In a landmark speech delivered on 23 May 2013, President Barack Obama revisited his administration’s framework for US counter-terrorism strategy four years after a similar address he gave early in his first term. While there were encouraging signs in the recent speech, the continuing absence of international human rights law from this framework remains a cause for concern.
In neither speech did President Obama make any express reference to human rights. This is regrettable, not least given that his administration’s National Strategy for Counterterrorism has “respect for human rights” as a “core value” underlying all counterterrorism policies.2 The National Security Strategy and the National Strategy for Combating Terrorism issued during the administration of George W. Bush had said much the same thing, but the human rights of detainees in US custody were systematically violated nonetheless.3 Words are one thing, actions another. Despite their positive aspects, President Obama’s words leave a lot to be desired, and it remains to be seen how much will change, and how quickly, after this latest national security speech.
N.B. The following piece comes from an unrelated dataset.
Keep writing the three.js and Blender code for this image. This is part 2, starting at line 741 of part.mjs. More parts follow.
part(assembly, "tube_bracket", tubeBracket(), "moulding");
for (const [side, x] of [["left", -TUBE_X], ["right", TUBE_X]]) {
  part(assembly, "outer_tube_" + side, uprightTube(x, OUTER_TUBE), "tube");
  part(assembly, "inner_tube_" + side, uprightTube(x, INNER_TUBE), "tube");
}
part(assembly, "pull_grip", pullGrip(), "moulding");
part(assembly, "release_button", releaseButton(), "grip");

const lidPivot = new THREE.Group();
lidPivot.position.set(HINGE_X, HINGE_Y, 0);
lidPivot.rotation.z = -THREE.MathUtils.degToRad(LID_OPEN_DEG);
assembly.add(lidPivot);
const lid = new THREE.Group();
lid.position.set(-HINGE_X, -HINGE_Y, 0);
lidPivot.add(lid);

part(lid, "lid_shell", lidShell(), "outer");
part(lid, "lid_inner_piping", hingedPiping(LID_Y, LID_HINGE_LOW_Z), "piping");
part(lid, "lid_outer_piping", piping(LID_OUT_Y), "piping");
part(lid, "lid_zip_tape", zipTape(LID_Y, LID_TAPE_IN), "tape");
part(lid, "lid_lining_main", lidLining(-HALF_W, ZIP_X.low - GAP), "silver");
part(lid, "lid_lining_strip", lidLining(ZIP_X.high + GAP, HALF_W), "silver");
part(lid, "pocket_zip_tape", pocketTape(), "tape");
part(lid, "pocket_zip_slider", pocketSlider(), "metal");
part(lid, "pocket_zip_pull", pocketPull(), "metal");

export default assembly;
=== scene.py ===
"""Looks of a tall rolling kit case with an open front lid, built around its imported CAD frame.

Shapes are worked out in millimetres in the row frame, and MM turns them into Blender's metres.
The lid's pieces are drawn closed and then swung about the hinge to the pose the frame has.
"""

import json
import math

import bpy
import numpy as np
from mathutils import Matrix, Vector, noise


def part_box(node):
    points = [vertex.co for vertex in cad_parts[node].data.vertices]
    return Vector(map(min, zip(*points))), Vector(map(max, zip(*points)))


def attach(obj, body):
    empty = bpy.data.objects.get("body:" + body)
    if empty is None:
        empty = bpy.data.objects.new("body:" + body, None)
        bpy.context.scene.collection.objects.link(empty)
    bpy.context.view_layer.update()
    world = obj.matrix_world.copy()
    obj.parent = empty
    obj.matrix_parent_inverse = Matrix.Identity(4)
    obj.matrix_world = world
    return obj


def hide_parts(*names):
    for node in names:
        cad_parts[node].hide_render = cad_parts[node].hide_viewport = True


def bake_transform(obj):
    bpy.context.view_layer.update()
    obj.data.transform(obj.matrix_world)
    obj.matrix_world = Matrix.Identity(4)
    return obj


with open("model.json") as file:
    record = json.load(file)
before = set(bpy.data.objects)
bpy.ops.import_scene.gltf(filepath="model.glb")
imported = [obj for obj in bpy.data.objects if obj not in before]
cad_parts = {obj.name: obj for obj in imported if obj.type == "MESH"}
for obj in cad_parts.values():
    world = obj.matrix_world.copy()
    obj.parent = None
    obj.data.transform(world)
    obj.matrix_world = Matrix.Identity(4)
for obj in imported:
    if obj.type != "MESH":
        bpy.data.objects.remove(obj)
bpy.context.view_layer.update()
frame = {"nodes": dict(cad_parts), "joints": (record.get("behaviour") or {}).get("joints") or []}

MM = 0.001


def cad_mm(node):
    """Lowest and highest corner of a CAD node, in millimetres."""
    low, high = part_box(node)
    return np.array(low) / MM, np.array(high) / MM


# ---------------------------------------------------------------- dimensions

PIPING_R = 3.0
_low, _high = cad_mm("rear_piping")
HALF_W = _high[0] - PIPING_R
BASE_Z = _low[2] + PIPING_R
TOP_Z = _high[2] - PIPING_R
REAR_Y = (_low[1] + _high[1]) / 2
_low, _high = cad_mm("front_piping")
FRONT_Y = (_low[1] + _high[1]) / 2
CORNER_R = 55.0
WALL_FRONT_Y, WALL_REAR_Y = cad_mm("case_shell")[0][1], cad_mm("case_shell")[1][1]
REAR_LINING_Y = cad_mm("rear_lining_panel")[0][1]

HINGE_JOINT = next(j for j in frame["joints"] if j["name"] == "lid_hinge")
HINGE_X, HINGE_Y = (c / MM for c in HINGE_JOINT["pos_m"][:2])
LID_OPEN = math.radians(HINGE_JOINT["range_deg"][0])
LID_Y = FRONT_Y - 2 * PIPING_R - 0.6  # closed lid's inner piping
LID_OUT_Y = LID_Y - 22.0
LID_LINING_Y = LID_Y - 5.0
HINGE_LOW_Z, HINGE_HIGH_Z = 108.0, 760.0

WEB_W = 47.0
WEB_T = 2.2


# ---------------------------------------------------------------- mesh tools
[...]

In his 2009 address, President Obama fully endorsed the flawed theory that the USA had been engaged in a “global war” since the attacks of 11 September 2001: “Let me be clear”, he said then, “we are indeed at war with al Qa’ida and its affiliates”. In his latest speech, he did so again: “We were attacked on 9/11. Within a week, Congress overwhelmingly authorized the use of force. Under domestic law, and international law, the United States is at war with al Qa’ida, the Taliban, and their associated forces.” As Amnesty International has long pointed out, the broad congressional authorization to which he refers – the Authorization for Use of Military Force (AUMF) – was passed after little substantive debate as well as apparent confusion among members of Congress about what they were voting for, and the resolution has been exploited over the years to justify a range of human rights violations.
In his latest speech, however, President Obama did raise the prospect of a change in approach to meet what he said was the changing nature of the terrorist threat, from a transnational al-Qa’ida capacity to more localized affiliates operating within specific countries and regions, as well as the threat posed by “homegrown extremists” in the USA. As an additional reason for a rethink, President Obama pointed to the 2014 withdrawal from Afghanistan of US combat troops after a dozen years there. Beyond Afghanistan, he asserted, “we must define our effort not as a boundless ‘global war on terror’, but rather as a series of persistent, targeted efforts to dismantle specific networks of violent extremists that threaten America”. Every war, he said, “has to come to an end” and in this regard the USA was “at a crossroads” requiring it to “define the nature and scope of this struggle, or else it will define us”.